Digitally enabled solutions to support people living with chronic pain

My Topol fellowship problem / project:

Specialist care for chronic (also known as long term or persistent) pain is concentrated mainly in a few centres of excellence across the UK, covering only a small proportion of the population with increasing delays in accessing them. Health policy and health care research suggests that supporting people with pain much earlier, and doing so within their local communities, including non- healthcare services might offer an alternative model of care to better support the approximately 28 million adults living with chronic pain in the UK.

I aim to work with local patient advocacy groups, community partners (e.g. local leisure centres), health services (e.g. General Practice) and, voluntary services to:

  • Better understand what support specialist pain services can offer these groups and what this could look
  • Design with these groups a way to offer this support using digital or technology informed

This project will be informed by existing knowledge of how similar challenges have been addressed in other (non health) areas.

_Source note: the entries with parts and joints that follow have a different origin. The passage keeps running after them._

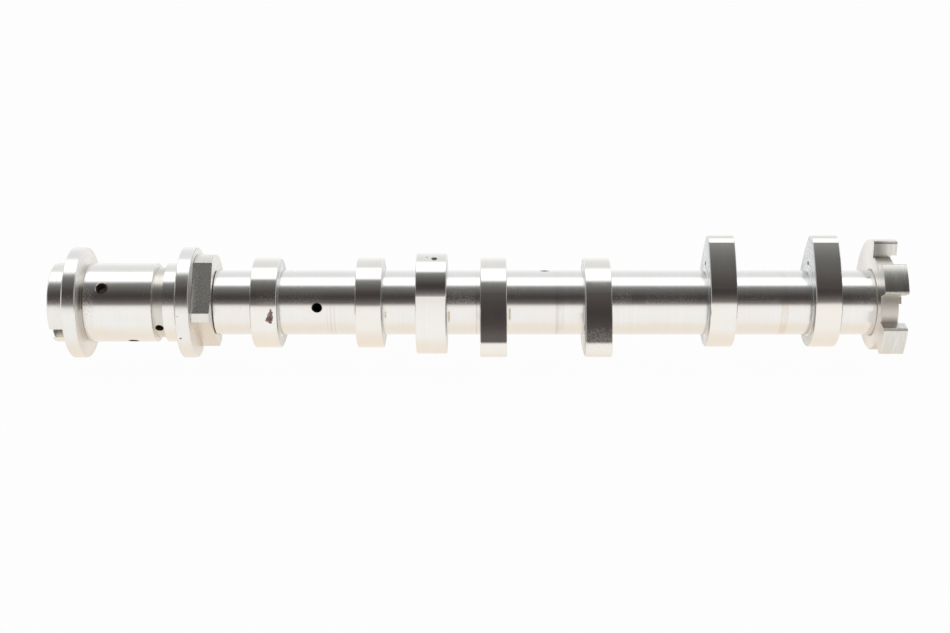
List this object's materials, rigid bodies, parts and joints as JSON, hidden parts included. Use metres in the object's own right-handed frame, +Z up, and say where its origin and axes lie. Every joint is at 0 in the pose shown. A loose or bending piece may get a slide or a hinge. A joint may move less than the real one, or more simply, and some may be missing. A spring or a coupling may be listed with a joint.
{
  "type": "camshaft",
  "caption": "Assembled camshaft: lobes, a pump cam and a toothed sensor wheel pressed on a hollow tube, with a flanged bearing journal and timing flats at its front end.",
  "frame": {"origin": "on the shaft's axis, in the middle of the front journal", "axes": "+X along the shaft from the front end to the sensor wheel, +Z up with the shaft lying at rest on its front flanges and sensor wheel"},
  "size_m": [0.3391, 0.0526, 0.0495],
  "materials": {
    "ground_steel": "ground round the axis",
    "hardened_steel": "finely ground",
    "sintered_steel": "sintered and machined, satin",
    "plug_steel": "pressed sheet, satin"
  },
  "bodies": {
    "root": {"front_journal": "ground_steel", "shaft_tube": "ground_steel", "lobe_1_front": "hardened_steel", "lobe_1_rear": "hardened_steel", "lobe_2_front": "hardened_steel", "lobe_2_rear": "hardened_steel", "lobe_3_front": "hardened_steel", "lobe_3_rear": "hardened_steel", "pump_cam": "hardened_steel", "sensor_wheel": "sintered_steel", "rear_plug": "plug_steel"}
  },
  "joints": []
}
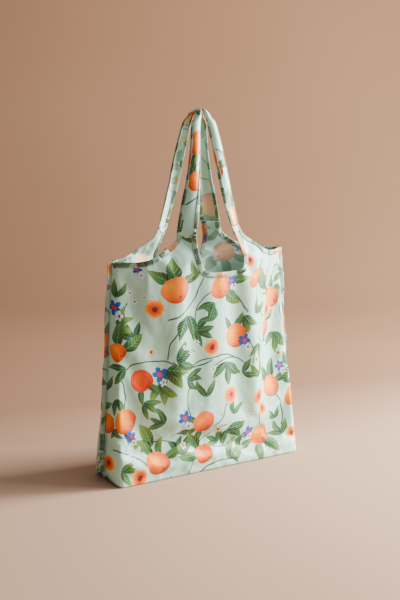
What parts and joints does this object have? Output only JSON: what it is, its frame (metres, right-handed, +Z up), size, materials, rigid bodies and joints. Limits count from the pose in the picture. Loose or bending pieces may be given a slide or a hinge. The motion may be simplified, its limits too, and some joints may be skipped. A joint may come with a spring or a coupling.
{
  "type": "foldable tote bag",
  "caption": "Foldaway shopping tote of thin printed cloth, with a boxed base, looped vest handles, bound edges and an inner stow pouch with a snap flap.",
  "frame": {"origin": "middle of the underside of the flat base", "axes": "+Z up to the handles' peak, +X to the bag's right seen from the front, front panel faces -Y"},
  "size_m": [0.419, 0.1296, 0.6599],
  "materials": {
    "print_cloth": "thin satin polyester, printed with fruit, leaves and blossom on mint",
    "binding": "the same printed cloth, folded and stitched over the edges",
    "pouch_cloth": "the same printed cloth",
    "stud": "satin press stud",
    "label": "blank woven satin tape"
  },
  "bodies": {
    "gusset": {"base_panel": "print_cloth", "left_base_corner": "print_cloth", "right_base_corner": "print_cloth", "left_side_seam": "binding", "right_side_seam": "binding", "care_label": "label"},
    "front": {"front_panel": "print_cloth", "front_neck_binding": "binding", "front_left_armhole_binding": "binding", "front_right_armhole_binding": "binding", "front_left_hem": "print_cloth", "front_right_hem": "print_cloth"},
    "back": {"back_panel": "print_cloth", "back_neck_binding": "binding", "back_left_armhole_binding": "binding", "back_right_armhole_binding": "binding", "back_left_hem": "print_cloth", "back_right_hem": "print_cloth", "stow_pouch": "pouch_cloth", "pouch_mouth_binding": "binding", "stud_post": "stud"},
    "left_loop": {"left_front_strap": "print_cloth", "left_back_strap": "print_cloth", "left_outer_binding": "binding", "left_inner_binding": "binding"},
    "right_loop": {"right_front_strap": "print_cloth", "right_back_strap": "print_cloth", "right_outer_binding": "binding", "right_inner_binding": "binding"},
    "flap": {"pouch_flap": "pouch_cloth", "flap_binding": "binding", "stud_cap": "stud", "stud_socket": "stud"}
  },
  "joints": [
    {"name": "fold_flat", "type": "slide", "parent": "gusset", "child": "front", "axis": [0, 1, 0], "range_m": [0, 0.0525], "deforming": ["front_panel", "front_neck_binding", "front_left_armhole_binding", "front_right_armhole_binding", "front_left_hem", "front_right_hem", "base_panel", "left_base_corner", "right_base_corner"]},
    {"name": "fold_flat_back", "type": "slide", "parent": "gusset", "child": "back", "axis": [0, -1, 0], "range_m": [0, 0.0525], "deforming": ["back_panel", "back_neck_binding", "back_left_armhole_binding", "back_right_armhole_binding", "back_left_hem", "back_right_hem"]},
    {"name": "left_handle_swing", "type": "hinge", "parent": "gusset", "child": "left_loop", "pos_m": [-0.051, 0, 0.45], "axis": [0, -1, 0], "range_deg": [0, 60]},
    {"name": "right_handle_swing", "type": "hinge", "parent": "gusset", "child": "right_loop", "pos_m": [0.051, 0, 0.45], "axis": [0, 1, 0], "range_deg": [0, 60]},
    {"name": "pouch_flap_lift", "type": "hinge", "parent": "back", "child": "flap", "pos_m": [0, 0.0535, 0.3387], "axis": [-1, 0, 0], "range_deg": [0, 150]}
  ],
  "couplings": [
    {"joint": "fold_flat_back", "follows": "fold_flat", "ratio": 1}
  ]
}
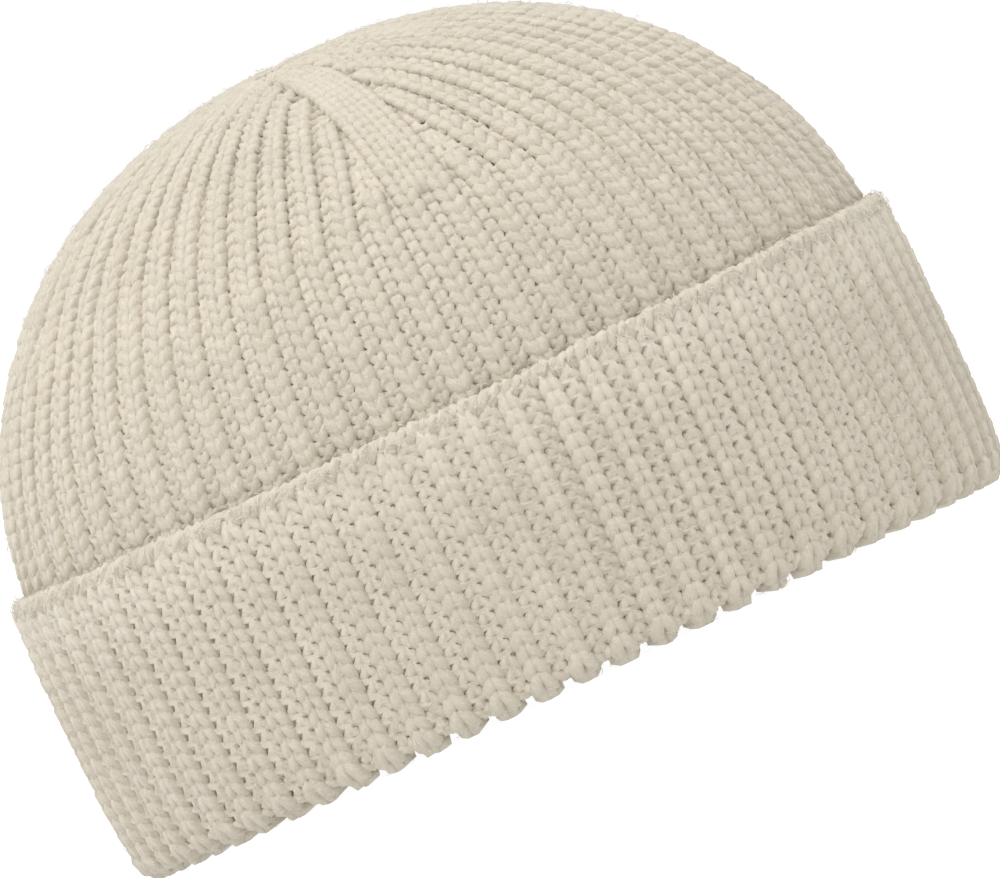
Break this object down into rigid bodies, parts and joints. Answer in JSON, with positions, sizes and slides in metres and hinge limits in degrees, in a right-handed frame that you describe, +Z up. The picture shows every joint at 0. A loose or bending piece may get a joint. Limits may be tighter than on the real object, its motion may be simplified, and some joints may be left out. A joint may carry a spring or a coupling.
{
  "type": "fisherman beanie",
  "caption": "Short knitted cap for the head: a domed, ribbed crown that narrows in gores to a gather at the top, with a deep turned-up ribbed cuff.",
  "frame": {"origin": "on the surface that the cap rests on, under the middle of the brim", "axes": "+Z up through the crown; X runs along the cap's length, from front to back, and Y across it from side to side; -Y is the side that the picture shows"},
  "size_m": [0.21, 0.1896, 0.1479],
  "materials": {
    "crown_knit": "chunky one-by-one rib in cream yarn, matt with a soft fuzz",
    "cuff_knit": "the same rib turned inside out, cream, with a soft rolled free edge"
  },
  "bodies": {
    "root": {"crown": "crown_knit", "cuff": "cuff_knit"}
  },
  "joints": []
}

I am a registered Physiotherapist with 18 years post-registration experience. I have mainly worked in specialist pain management, most recently as an advance practice physiotherapist in a multidisciplinary team (complex pain team) delivering care to hospital inpatients with complex pain issues across specialities in the NHS. I am in the final stages of writing up my DPhil (PhD) in Primary Health Care at the University of Oxford as part of a NIHR/HEE Clinical Doctoral Research Fellowship. My research is focused on understanding how self- management is understood and enacted by people living with chronic pain, and how they are supported in policy and practice using mixed qualitative methods.